___ Data excerpt ___

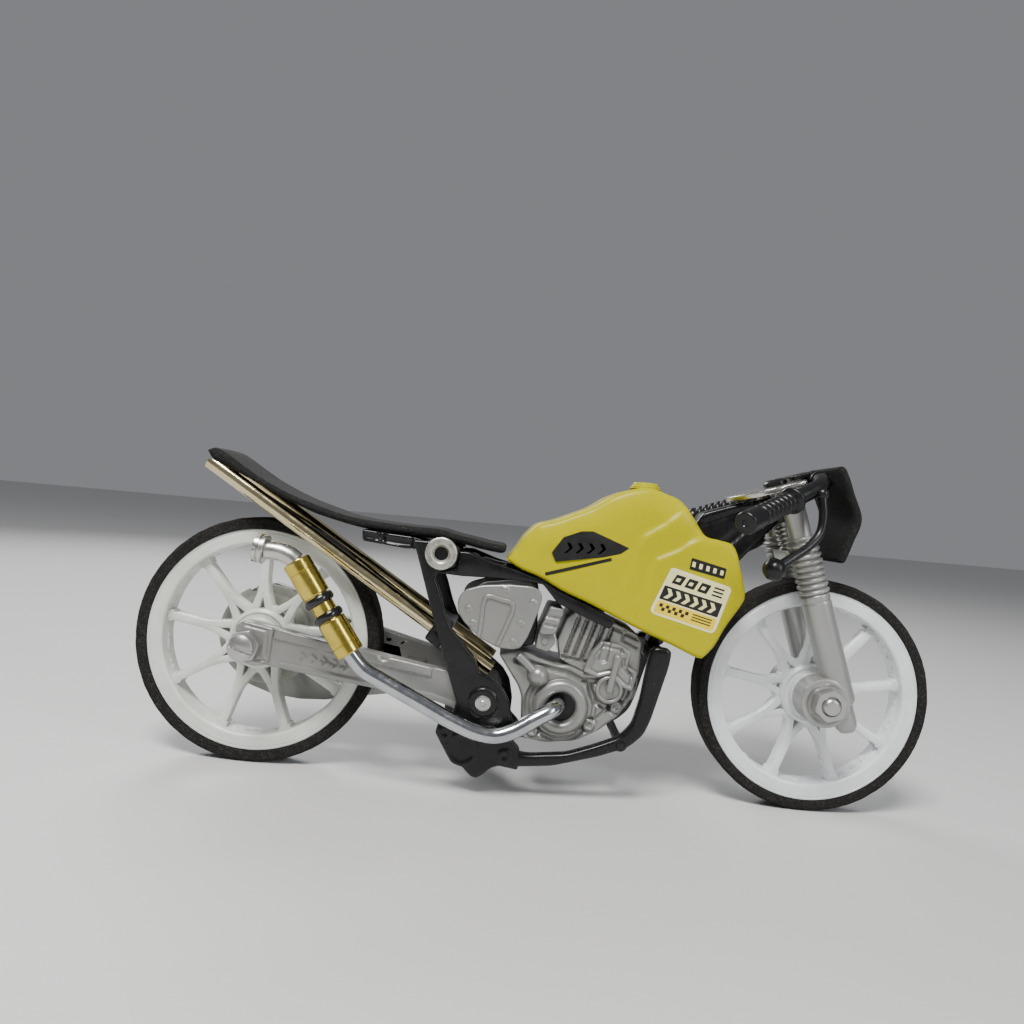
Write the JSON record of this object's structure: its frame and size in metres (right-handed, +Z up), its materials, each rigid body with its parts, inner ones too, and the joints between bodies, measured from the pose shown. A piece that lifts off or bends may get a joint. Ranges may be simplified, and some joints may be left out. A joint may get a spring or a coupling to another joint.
{
  "type": "miniature drag motorcycle",
  "caption": "Small moulded drag motorcycle with steering fork, spinning spoked wheels, pivoting swinging arm, foam seat and metal exhaust.",
  "frame": {"origin": "centre of the bounding box at the ground under the wheels", "axes": "+X forward, +Y to the rider's left, +Z up"},
  "size_m": [0.1574, 0.0526, 0.0682],
  "materials": {
    "white_rim": "semi-gloss milky white moulded plastic",
    "foam_tyre": "grainy charcoal foam",
    "grey_plastic": "satin silver-grey moulded plastic",
    "silver_plastic": "satin silver moulded plastic",
    "black_plastic": "glossy black moulded plastic",
    "yellow_plastic": "glossy yellow moulded plastic",
    "black_foam": "black foam sheet",
    "steel": "bright zinc-plated steel",
    "polished_steel": "polished steel tube",
    "brass_tube": "polished brass tube",
    "gold_rod": "champagne-gold bright tube",
    "o_ring": "glossy black rubber",
    "aluminium_plain": "satin aluminium",
    "sticker": "printed sticker film",
    "bush_metal": "pale metal bush"
  },
  "bodies": {
    "rear_wheel": {"rear_rim": "white_rim", "rear_tyre": "foam_tyre", "rear_disc": "grey_plastic"},
    "front_wheel": {"front_rim": "white_rim", "front_tyre": "foam_tyre"},
    "swingarm": {"swingarm_right": "grey_plastic", "swingarm_left": "grey_plastic", "rear_axle": "steel", "rear_nut_right": "steel", "rear_nut_left": "steel"},
    "fork": {"fork_leg_right": "silver_plastic", "fork_leg_left": "silver_plastic", "front_axle": "steel", "front_nut_right": "steel", "front_nut_left": "steel", "steering_stem": "black_plastic", "stem_spring": "gold_rod", "top_plate": "aluminium_plain", "stem_cap": "steel", "handlebar": "black_plastic", "grip_right": "black_plastic", "grip_left": "black_plastic", "lever_right": "black_plastic", "lever_left": "black_plastic", "number_plate": "black_foam"},
    "frame": {"frame_plate_right": "black_plastic", "frame_plate_left": "black_plastic", "eye_bush_right": "bush_metal", "eye_bush_left": "bush_metal", "pivot_pin": "steel", "cradle_right": "black_plastic", "cradle_left": "black_plastic", "cradle_bolt": "steel", "backbone": "black_plastic", "seat_pad": "black_foam", "seat_tray": "black_plastic", "seat_rod_right": "gold_rod", "seat_rod_left": "gold_rod", "rod_bridge": "black_plastic", "tank_shell": "yellow_plastic", "sticker_side_right": "sticker", "sticker_side_left": "sticker", "sticker_graphic_right": "sticker", "crankcase_right": "silver_plastic", "crankcase_left": "silver_plastic", "clutch_ring": "silver_plastic", "ball_stalk": "silver_plastic", "cylinder_block": "silver_plastic", "head_plate": "silver_plastic", "carburettor": "silver_plastic", "air_box": "silver_plastic", "air_cover_right": "silver_plastic", "air_cover_left": "silver_plastic", "exhaust_pipe": "polished_steel", "exhaust_sleeve_lower": "brass_tube", "exhaust_ring_lower": "o_ring", "exhaust_ring_upper": "o_ring", "exhaust_sleeve_upper": "brass_tube", "exhaust_elbow": "aluminium_plain", "exhaust_collar": "aluminium_plain"}
  },
  "joints": [
    {"name": "steering", "type": "hinge", "parent": "frame", "child": "fork", "pos_m": [0.05283, 0, 0.04319], "axis": [-0.3181, 0, 0.948], "range_deg": [-15, 15]},
    {"name": "front_wheel_spin", "type": "hinge", "parent": "fork", "child": "front_wheel", "pos_m": [0.05585, 0, 0.0229], "axis": [0, 1, 0], "continuous": true},
    {"name": "swingarm_pivot", "type": "hinge", "parent": "frame", "child": "swingarm", "pos_m": [-0.0088, 0, 0.0176], "axis": [0, 1, 0], "range_deg": [-3, 3]},
    {"name": "rear_wheel_spin", "type": "hinge", "parent": "swingarm", "child": "rear_wheel", "pos_m": [-0.0545, 0, 0.02425], "axis": [0, 1, 0], "continuous": true}
  ]
}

___

Instructions for the task:
Please quote the data above in full, with no line missing.

Correct response:
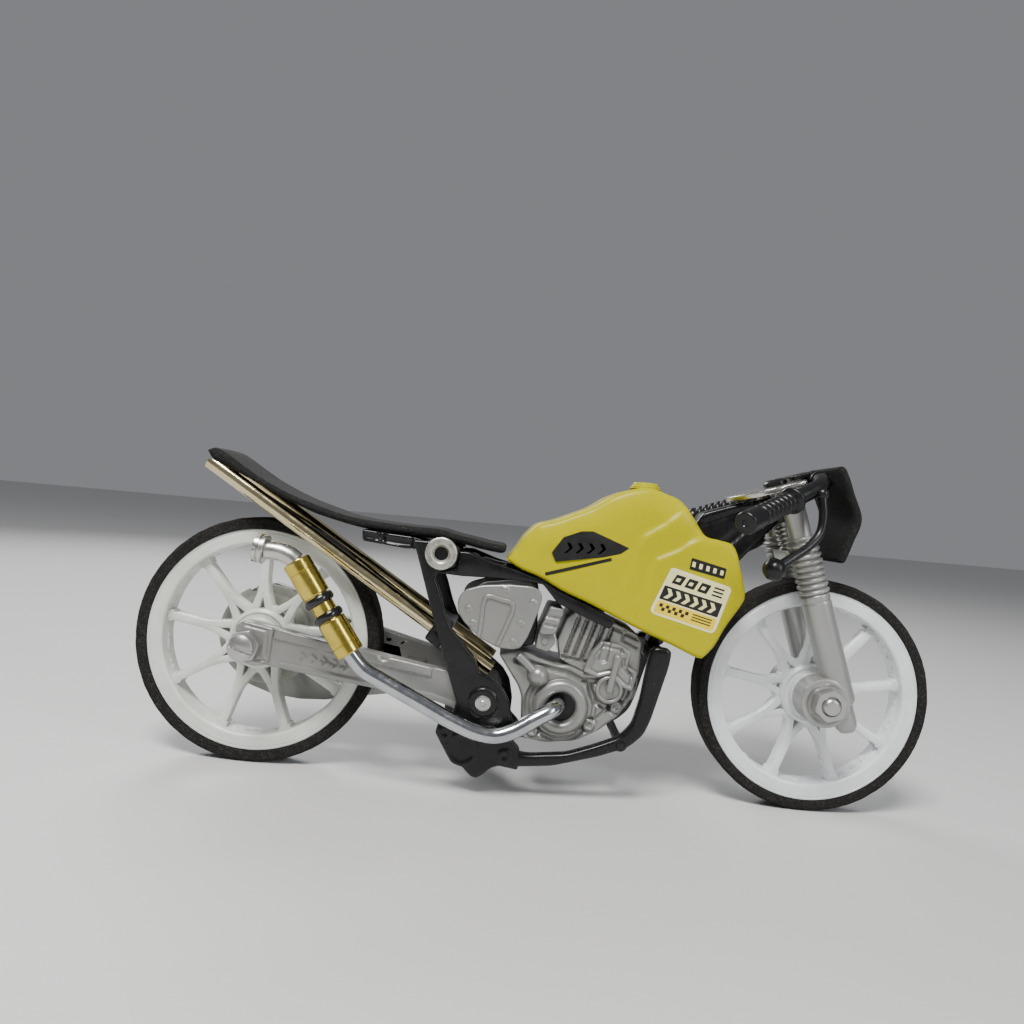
Write the JSON record of this object's structure: its frame and size in metres (right-handed, +Z up), its materials, each rigid body with its parts, inner ones too, and the joints between bodies, measured from the pose shown. A piece that lifts off or bends may get a joint. Ranges may be simplified, and some joints may be left out. A joint may get a spring or a coupling to another joint.
{
  "type": "miniature drag motorcycle",
  "caption": "Small moulded drag motorcycle with steering fork, spinning spoked wheels, pivoting swinging arm, foam seat and metal exhaust.",
  "frame": {"origin": "centre of the bounding box at the ground under the wheels", "axes": "+X forward, +Y to the rider's left, +Z up"},
  "size_m": [0.1574, 0.0526, 0.0682],
  "materials": {
    "white_rim": "semi-gloss milky white moulded plastic",
    "foam_tyre": "grainy charcoal foam",
    "grey_plastic": "satin silver-grey moulded plastic",
    "silver_plastic": "satin silver moulded plastic",
    "black_plastic": "glossy black moulded plastic",
    "yellow_plastic": "glossy yellow moulded plastic",
    "black_foam": "black foam sheet",
    "steel": "bright zinc-plated steel",
    "polished_steel": "polished steel tube",
    "brass_tube": "polished brass tube",
    "gold_rod": "champagne-gold bright tube",
    "o_ring": "glossy black rubber",
    "aluminium_plain": "satin aluminium",
    "sticker": "printed sticker film",
    "bush_metal": "pale metal bush"
  },
  "bodies": {
    "rear_wheel": {"rear_rim": "white_rim", "rear_tyre": "foam_tyre", "rear_disc": "grey_plastic"},
    "front_wheel": {"front_rim": "white_rim", "front_tyre": "foam_tyre"},
    "swingarm": {"swingarm_right": "grey_plastic", "swingarm_left": "grey_plastic", "rear_axle": "steel", "rear_nut_right": "steel", "rear_nut_left": "steel"},
    "fork": {"fork_leg_right": "silver_plastic", "fork_leg_left": "silver_plastic", "front_axle": "steel", "front_nut_right": "steel", "front_nut_left": "steel", "steering_stem": "black_plastic", "stem_spring": "gold_rod", "top_plate": "aluminium_plain", "stem_cap": "steel", "handlebar": "black_plastic", "grip_right": "black_plastic", "grip_left": "black_plastic", "lever_right": "black_plastic", "lever_left": "black_plastic", "number_plate": "black_foam"},
    "frame": {"frame_plate_right": "black_plastic", "frame_plate_left": "black_plastic", "eye_bush_right": "bush_metal", "eye_bush_left": "bush_metal", "pivot_pin": "steel", "cradle_right": "black_plastic", "cradle_left": "black_plastic", "cradle_bolt": "steel", "backbone": "black_plastic", "seat_pad": "black_foam", "seat_tray": "black_plastic", "seat_rod_right": "gold_rod", "seat_rod_left": "gold_rod", "rod_bridge": "black_plastic", "tank_shell": "yellow_plastic", "sticker_side_right": "sticker", "sticker_side_left": "sticker", "sticker_graphic_right": "sticker", "crankcase_right": "silver_plastic", "crankcase_left": "silver_plastic", "clutch_ring": "silver_plastic", "ball_stalk": "silver_plastic", "cylinder_block": "silver_plastic", "head_plate": "silver_plastic", "carburettor": "silver_plastic", "air_box": "silver_plastic", "air_cover_right": "silver_plastic", "air_cover_left": "silver_plastic", "exhaust_pipe": "polished_steel", "exhaust_sleeve_lower": "brass_tube", "exhaust_ring_lower": "o_ring", "exhaust_ring_upper": "o_ring", "exhaust_sleeve_upper": "brass_tube", "exhaust_elbow": "aluminium_plain", "exhaust_collar": "aluminium_plain"}
  },
  "joints": [
    {"name": "steering", "type": "hinge", "parent": "frame", "child": "fork", "pos_m": [0.05283, 0, 0.04319], "axis": [-0.3181, 0, 0.948], "range_deg": [-15, 15]},
    {"name": "front_wheel_spin", "type": "hinge", "parent": "fork", "child": "front_wheel", "pos_m": [0.05585, 0, 0.0229], "axis": [0, 1, 0], "continuous": true},
    {"name": "swingarm_pivot", "type": "hinge", "parent": "frame", "child": "swingarm", "pos_m": [-0.0088, 0, 0.0176], "axis": [0, 1, 0], "range_deg": [-3, 3]},
    {"name": "rear_wheel_spin", "type": "hinge", "parent": "swingarm", "child": "rear_wheel", "pos_m": [-0.0545, 0, 0.02425], "axis": [0, 1, 0], "continuous": true}
  ]
}